This is a fine collection of twenty-four papers originally presented at the year 2000 meetings of the International Congress of Americanists in Warsaw, Poland. The contributors are ethnographers, archaeologists, historians, and linguists, mostly North American and European, and run the gamut from emeritus to young scholars just completing dissertations. The somewhat odd title of the volume reflects the intention of the editors that the contributors bring under scrutiny the very notion of "Maya." The editors intend that this volume undermine the essentialism inherent in many past discussions of "the Maya" and "the survival of the Maya" and that it instead turn scholarly attention toward the survival, adaptation, and advancement of more narrowly delimited social groups—especially, it seems, elites.
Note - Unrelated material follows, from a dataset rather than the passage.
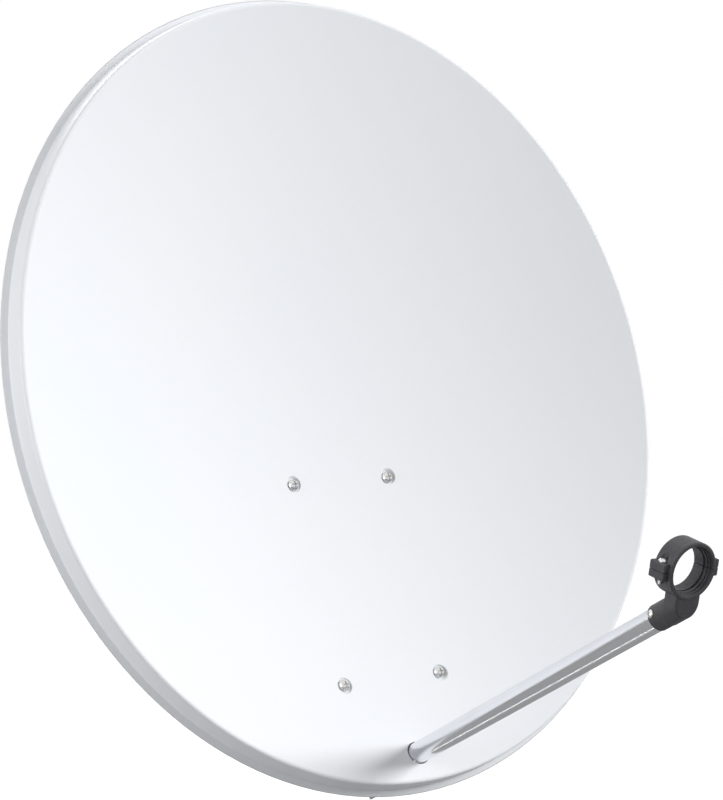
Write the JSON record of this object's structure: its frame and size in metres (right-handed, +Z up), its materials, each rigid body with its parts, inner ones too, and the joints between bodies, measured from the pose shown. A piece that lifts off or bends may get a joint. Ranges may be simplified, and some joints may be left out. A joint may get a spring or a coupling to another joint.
{
  "type": "satellite dish",
  "caption": "Offset satellite dish: pressed oval reflector with a rolled rim, straight round feed arm ending in a split clamp ring, and a tilting bracket with a mast clamp behind it.",
  "frame": {"origin": "on the mast's axis, halfway up the mast clamp", "axes": "+Z up the mast, -Y the way the dish looks, +X to the right for someone who faces the dish's hollow side"},
  "size_m": [0.7789, 0.7226, 0.8231],
  "materials": {
    "reflector": "satin light grey powder coat",
    "galvanised": "galvanised sheet steel",
    "zinc": "bright zinc plate",
    "arm": "bright plated tube",
    "black_plastic": "fine moulded grain"
  },
  "bodies": {
    "mast_mount": {"mast_bracket": "galvanised", "mast_saddle": "galvanised", "pivot_bolt": "zinc", "pivot_washers": "zinc", "pivot_nut": "zinc", "lock_bolts": "zinc", "lock_washers": "zinc", "lock_nuts": "zinc", "mast_bolts": "zinc"},
    "dish": {"reflector": "reflector", "reflector_screws": "zinc", "reflector_washers": "zinc", "reflector_nuts": "zinc", "back_plate": "galvanised", "tilt_bracket": "galvanised", "bracket_rivets": "zinc", "arm_bracket": "galvanised", "arm_bracket_rivets": "zinc", "feed_arm": "arm", "arm_end_plug": "black_plastic", "arm_bolts": "zinc", "arm_washers": "zinc", "arm_nuts": "zinc", "lnb_holder": "black_plastic", "holder_screw": "zinc", "clamp_nuts": "zinc"},
    "lnb_clamp_top": {"lnb_cap": "black_plastic", "clamp_screws": "zinc"},
    "mast_clamp_jaw": {"mast_jaw": "galvanised", "jaw_washers": "zinc", "jaw_nuts": "zinc"}
  },
  "joints": [
    {"name": "elevation", "type": "hinge", "parent": "mast_mount", "child": "dish", "pos_m": [0, -0.092, 0.02], "axis": [-1, 0, 0], "range_deg": [-20, 20]},
    {"name": "jaw_slide", "type": "slide", "parent": "mast_mount", "child": "mast_clamp_jaw", "axis": [0, 1, 0], "range_m": [-0.016, 0.016]},
    {"name": "lnb_cap_lift", "type": "slide", "parent": "dish", "child": "lnb_clamp_top", "axis": [0, -0.1908, 0.9816], "range_m": [0, 0.008]}
  ]
}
To that end, several contributors (Jon Schackt, Matthew Restall, and Wolfgang Gabbert) examine the history of the term and the social/semantic category Maya. In Yucatec Maya at the time of the conquest, the label Maya applied to a quite narrow range of people and their sociocultural attributes in northwestern Yucatán. Though the authors may differ in the histories they trace, they concur in finding that only in the nineteenth century did the term begin to be applied to a wider range of people, languages, and eventually broad culture histories—that is, "the Mayan peoples." As Restall emphasizes, seldom if ever (until recently) did "Mayas" think of themselves or act in consort as "Mayas." People of the peninsula handled a repertoire of possible identities, appropriate for different scales of social interaction, and they chose or invoked the identity that best suited their purposes in the present. The authors will of course appreciate the awkwardness of developing [End Page 896] such a well-founded critique of the concept of Maya precisely when rapidly increasing numbers of Mexicans, Guatemalans, and Belizeans are finding it advantageous to assert that identity before their governments and before people like ourselves.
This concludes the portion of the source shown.